■ WHAT IS BEING ASKED
Review the listing and copy each line that holds the word "follow".

■ EXTRACTED MATERIAL
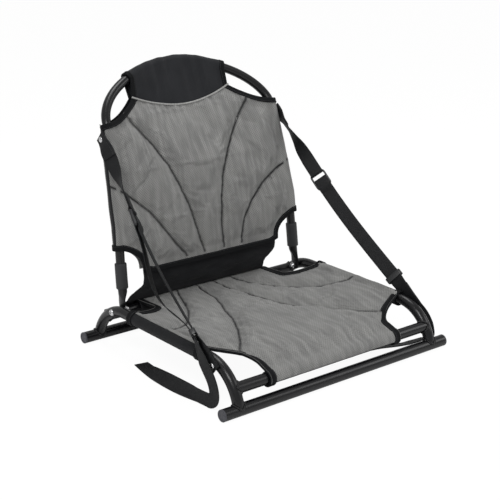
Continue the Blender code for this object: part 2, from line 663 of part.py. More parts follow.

==

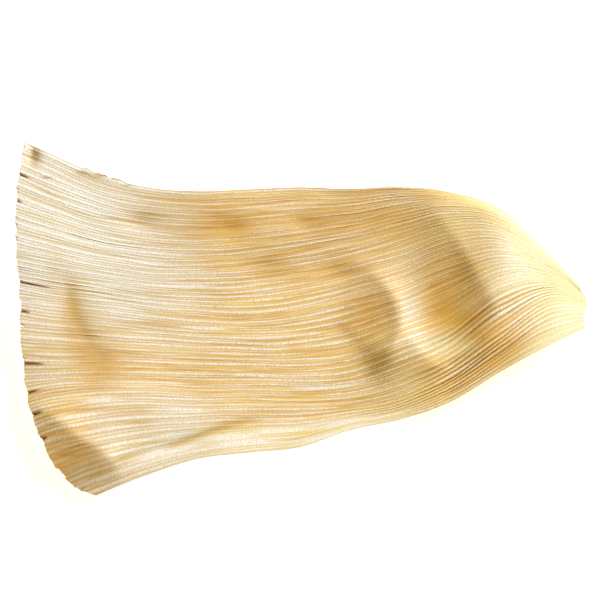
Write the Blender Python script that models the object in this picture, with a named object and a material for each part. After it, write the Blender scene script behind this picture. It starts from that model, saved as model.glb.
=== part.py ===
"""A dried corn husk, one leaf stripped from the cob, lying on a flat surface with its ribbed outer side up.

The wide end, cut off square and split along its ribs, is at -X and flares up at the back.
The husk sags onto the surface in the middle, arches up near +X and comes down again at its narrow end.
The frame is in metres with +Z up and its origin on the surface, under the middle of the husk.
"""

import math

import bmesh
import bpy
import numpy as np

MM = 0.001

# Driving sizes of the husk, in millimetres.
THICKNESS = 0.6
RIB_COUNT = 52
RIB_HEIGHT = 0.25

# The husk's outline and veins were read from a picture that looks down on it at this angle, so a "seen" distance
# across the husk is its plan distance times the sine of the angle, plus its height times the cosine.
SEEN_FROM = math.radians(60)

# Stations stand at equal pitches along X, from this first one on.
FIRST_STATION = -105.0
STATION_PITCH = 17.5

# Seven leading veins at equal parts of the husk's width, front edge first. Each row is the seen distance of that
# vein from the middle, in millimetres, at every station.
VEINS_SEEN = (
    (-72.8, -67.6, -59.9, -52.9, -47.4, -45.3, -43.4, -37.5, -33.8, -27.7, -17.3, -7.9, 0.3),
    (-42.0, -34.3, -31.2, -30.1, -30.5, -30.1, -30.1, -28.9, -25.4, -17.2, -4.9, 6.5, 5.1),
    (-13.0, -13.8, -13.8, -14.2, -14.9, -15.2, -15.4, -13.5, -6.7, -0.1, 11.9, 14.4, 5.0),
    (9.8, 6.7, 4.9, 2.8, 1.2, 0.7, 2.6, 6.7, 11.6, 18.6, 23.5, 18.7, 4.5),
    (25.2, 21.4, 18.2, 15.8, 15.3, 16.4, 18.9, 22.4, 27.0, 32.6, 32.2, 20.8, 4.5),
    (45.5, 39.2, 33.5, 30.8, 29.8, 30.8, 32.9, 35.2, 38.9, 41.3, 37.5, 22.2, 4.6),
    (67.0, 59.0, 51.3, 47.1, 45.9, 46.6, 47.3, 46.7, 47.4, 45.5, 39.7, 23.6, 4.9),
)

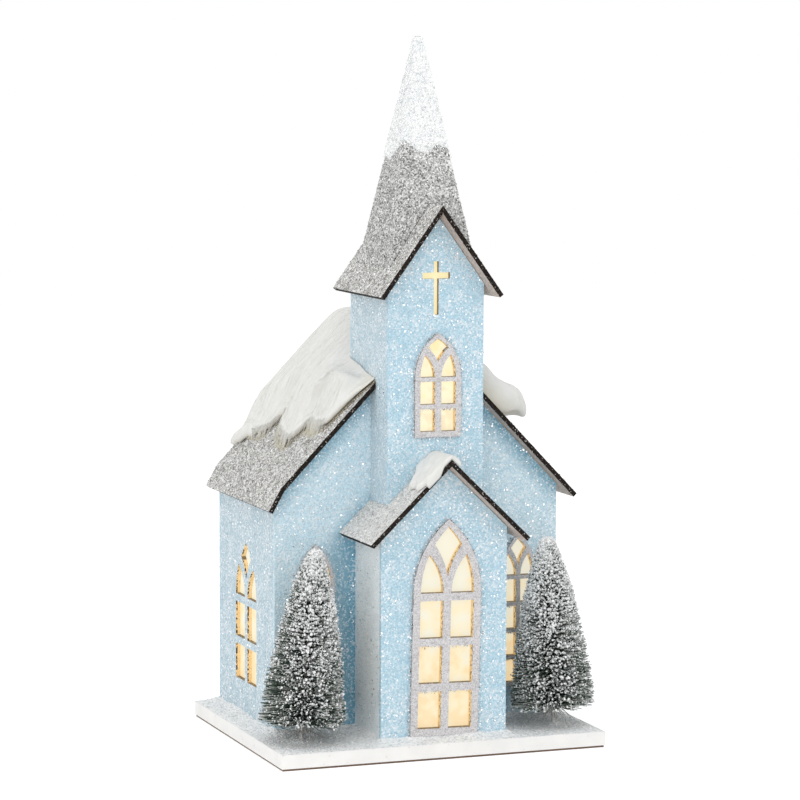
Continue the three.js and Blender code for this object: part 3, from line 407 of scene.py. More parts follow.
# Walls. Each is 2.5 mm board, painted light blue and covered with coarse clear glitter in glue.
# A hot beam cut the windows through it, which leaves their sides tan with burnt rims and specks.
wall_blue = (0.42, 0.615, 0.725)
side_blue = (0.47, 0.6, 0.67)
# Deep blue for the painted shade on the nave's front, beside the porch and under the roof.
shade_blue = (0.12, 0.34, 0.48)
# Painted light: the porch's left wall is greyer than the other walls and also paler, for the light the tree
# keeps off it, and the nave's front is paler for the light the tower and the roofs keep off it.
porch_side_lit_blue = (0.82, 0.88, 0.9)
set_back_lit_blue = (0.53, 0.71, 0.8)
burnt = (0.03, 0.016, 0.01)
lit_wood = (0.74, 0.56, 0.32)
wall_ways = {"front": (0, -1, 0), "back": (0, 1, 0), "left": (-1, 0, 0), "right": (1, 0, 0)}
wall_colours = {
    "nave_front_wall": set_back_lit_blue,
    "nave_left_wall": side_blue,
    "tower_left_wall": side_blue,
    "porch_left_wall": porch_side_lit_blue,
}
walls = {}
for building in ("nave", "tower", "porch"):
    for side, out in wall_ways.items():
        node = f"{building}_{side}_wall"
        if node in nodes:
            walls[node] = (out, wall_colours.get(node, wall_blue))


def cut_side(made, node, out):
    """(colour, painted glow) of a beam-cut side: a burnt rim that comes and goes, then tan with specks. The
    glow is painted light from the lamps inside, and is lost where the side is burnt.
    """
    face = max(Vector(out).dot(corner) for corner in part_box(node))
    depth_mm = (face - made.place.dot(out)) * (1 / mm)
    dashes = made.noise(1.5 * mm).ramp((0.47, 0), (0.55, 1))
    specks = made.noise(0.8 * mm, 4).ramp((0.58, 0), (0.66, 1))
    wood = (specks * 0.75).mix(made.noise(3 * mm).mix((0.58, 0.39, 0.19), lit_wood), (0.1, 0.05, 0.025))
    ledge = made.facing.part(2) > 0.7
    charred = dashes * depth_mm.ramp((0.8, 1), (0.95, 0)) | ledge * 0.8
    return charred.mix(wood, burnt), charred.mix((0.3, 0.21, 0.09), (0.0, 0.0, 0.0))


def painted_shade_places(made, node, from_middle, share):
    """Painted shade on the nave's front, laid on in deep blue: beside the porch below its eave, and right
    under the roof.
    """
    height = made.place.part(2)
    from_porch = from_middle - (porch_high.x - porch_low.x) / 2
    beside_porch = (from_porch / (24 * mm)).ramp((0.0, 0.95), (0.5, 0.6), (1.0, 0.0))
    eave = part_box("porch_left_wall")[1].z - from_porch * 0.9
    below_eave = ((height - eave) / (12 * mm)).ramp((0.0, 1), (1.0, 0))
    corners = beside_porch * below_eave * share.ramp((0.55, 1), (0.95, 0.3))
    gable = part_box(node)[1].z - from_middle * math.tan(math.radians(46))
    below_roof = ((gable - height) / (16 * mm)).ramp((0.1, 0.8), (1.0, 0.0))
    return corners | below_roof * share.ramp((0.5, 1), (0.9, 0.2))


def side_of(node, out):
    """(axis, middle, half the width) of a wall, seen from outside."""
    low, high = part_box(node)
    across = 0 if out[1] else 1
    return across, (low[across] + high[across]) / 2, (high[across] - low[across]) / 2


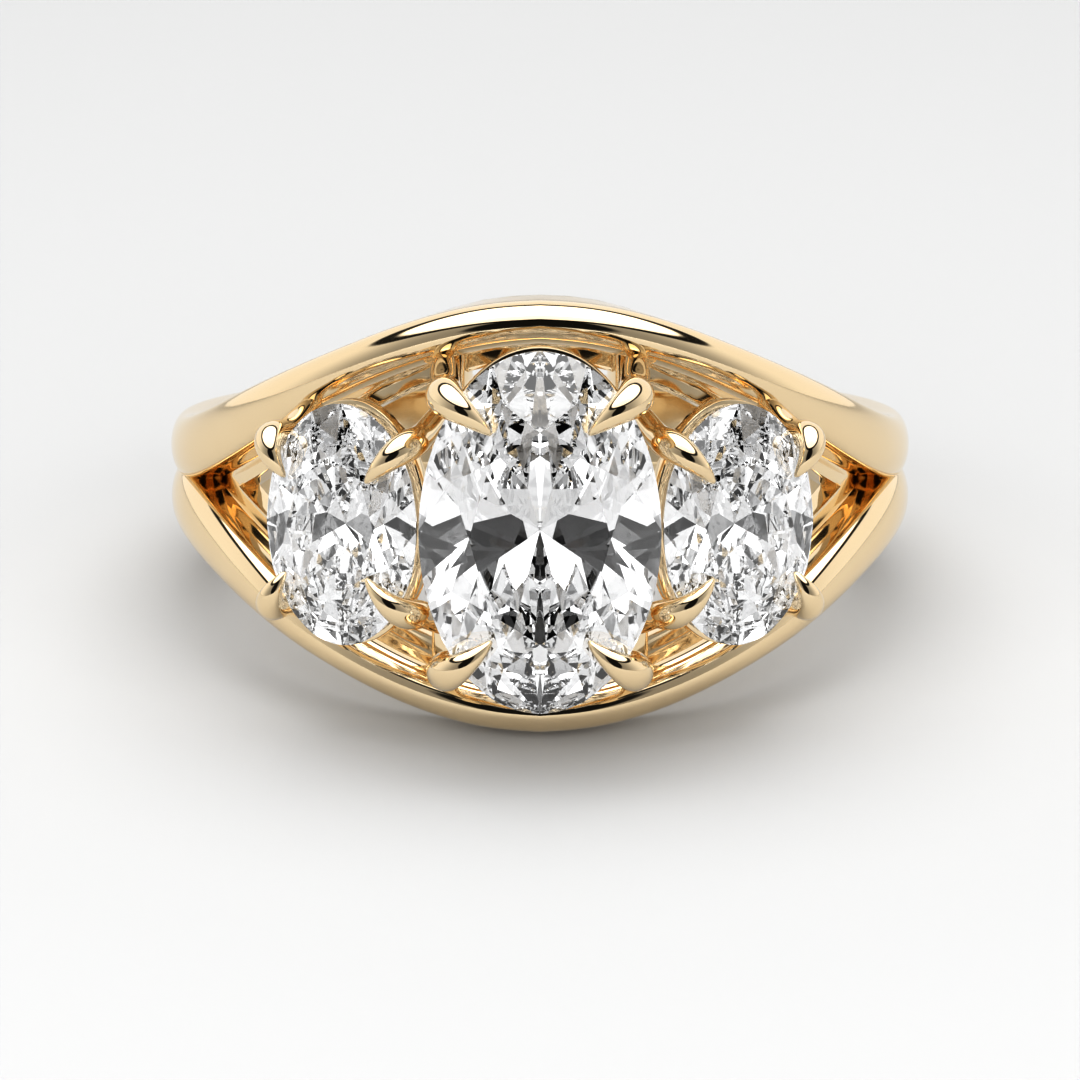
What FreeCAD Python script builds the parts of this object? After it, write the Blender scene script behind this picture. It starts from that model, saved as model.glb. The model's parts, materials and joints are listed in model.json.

--

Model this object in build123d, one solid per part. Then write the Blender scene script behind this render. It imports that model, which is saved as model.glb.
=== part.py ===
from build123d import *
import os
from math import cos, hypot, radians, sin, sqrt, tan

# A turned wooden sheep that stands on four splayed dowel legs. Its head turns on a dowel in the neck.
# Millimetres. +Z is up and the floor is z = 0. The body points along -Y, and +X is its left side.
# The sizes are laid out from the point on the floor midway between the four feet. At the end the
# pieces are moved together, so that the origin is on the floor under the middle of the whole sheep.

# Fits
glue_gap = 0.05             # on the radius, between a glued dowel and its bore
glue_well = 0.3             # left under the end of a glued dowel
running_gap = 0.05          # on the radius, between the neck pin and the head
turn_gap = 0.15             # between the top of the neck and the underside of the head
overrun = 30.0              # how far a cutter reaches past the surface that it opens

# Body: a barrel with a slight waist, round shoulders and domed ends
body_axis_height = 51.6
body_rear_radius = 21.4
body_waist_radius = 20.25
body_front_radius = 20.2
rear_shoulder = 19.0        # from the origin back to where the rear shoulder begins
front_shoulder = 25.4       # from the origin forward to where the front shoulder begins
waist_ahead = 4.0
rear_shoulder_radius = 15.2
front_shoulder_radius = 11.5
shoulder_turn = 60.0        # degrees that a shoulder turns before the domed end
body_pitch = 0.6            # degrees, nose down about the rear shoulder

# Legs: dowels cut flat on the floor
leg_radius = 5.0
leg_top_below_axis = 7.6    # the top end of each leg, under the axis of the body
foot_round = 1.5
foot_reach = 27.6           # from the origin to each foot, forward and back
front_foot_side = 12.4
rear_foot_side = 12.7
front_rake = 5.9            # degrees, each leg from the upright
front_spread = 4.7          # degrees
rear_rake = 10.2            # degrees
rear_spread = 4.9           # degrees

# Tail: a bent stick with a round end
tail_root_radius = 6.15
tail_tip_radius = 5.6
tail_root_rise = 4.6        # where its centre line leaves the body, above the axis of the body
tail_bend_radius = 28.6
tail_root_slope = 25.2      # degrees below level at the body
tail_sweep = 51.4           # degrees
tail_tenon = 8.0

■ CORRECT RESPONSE
Continue the Blender code for this object: part 2, from line 663 of part.py. More parts follow.
Continue the three.js and Blender code for this object: part 3, from line 407 of scene.py. More parts follow.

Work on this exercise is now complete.